The third objection, that the worst offenders will not accept federal incorporation, is easily answered. The decrees of injunction recently adopted in prosecutions under the antitrust law are so thorough and sweeping that the corporations affected by them have but three courses before them:
First, they must resolve themselves into their component parts in the different States, with a consequent loss to themselves of capital and effective organization and to the country of concentrated energy and enterprise; or,
Second, in defiance of law and under some secret trust they must attempt to continue their business in violation of the federal statute, and thus incur the penalties of contempt and bring on an inevitable criminal prosecution of the individuals named in the decree and their associates; or,
Third, they must reorganize and accept in good faith the federal charter I suggest.
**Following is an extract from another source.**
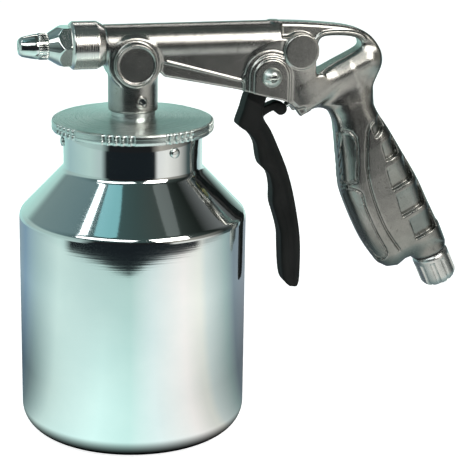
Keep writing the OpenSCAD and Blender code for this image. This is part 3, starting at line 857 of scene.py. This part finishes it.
def make_collar():
    r = collar_hi[2] - BARREL_Z
    outer = [(9.55, 14.65), (9.7, 14.6), (r - 0.15, 17.2), (r, 17.7)]
    for k in range(12):
        at = 18.6 + 0.8 * k
        outer += [(r, at), (r - 0.05, at + 0.15), (r, at + 0.3)]
    outer += [(r, 28.5), (r - 0.15, 28.8), (r - 0.95, 29.65), (r - 1.2, 29.8), (7.7, 29.8),
              (7.55, 29.65), (7.55, 14.7), (7.6, 14.65)]
    verts, faces = lathe(outer, 160)
    return piece("collar_ring", along_x(verts), faces, "gun", "turned", "nozzle_collar", 40)


def make_nozzle_body():
    """Hexagon whose corners are turned away by a cone at the front."""
    across = 8.85
    axial = ([(29.86, 4.9), (29.87, 11.0), (30.1, 11.2)]
             + [(30.1 + 0.35 * k, 11.2) for k in range(1, 29)]
             + [(40.0, 6.2), (40.02, 5.4), (40.02, 4.4), (46.2, 4.4), (46.5, 4.1), (46.5, 2.9),
                (17.0, 2.9), (17.0, 4.7), (17.3, 5.0), (29.86, 5.0)])

    def radius(i, angles, r, z):
        if r[0] < 6 or z > 40.01:
            return r
        local = (np.degrees(angles) + 30) % 60 - 30
        hexagon = across / np.cos(np.radians(local))
        cone = 6.1 + (40.05 - z) * 0.62
        if z < 30.1:
            hexagon = np.minimum(hexagon, 9.6)
        k = 0.22
        h = np.clip(0.5 + 0.5 * (cone - hexagon) / k, 0, 1)
        return cone + (hexagon - cone) * h - k * h * (1 - h)

    verts, faces = lathe([(r, z) for z, r in axial], 720, radius)
    return piece("nozzle_hexagon", along_x(verts), faces, "gun", "bright", "nozzle_body", 35)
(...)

A federal compulsory license law, urged as a substitute for a federal incorporation law, is unnecessary except to reach that kind of corporation which, by virtue of the considerations already advanced, will take advantage voluntarily of an incorporation law, while the other state corporations doing an interstate business do not need the supervision or the regulation of a federal license and would only be unnecessarily burdened thereby.
The Attorney-General, at my suggestion, has drafted a federal incorporation bill, embodying the views I have attempted to set forth, and it will be at the disposition of the appropriate committees of Congress.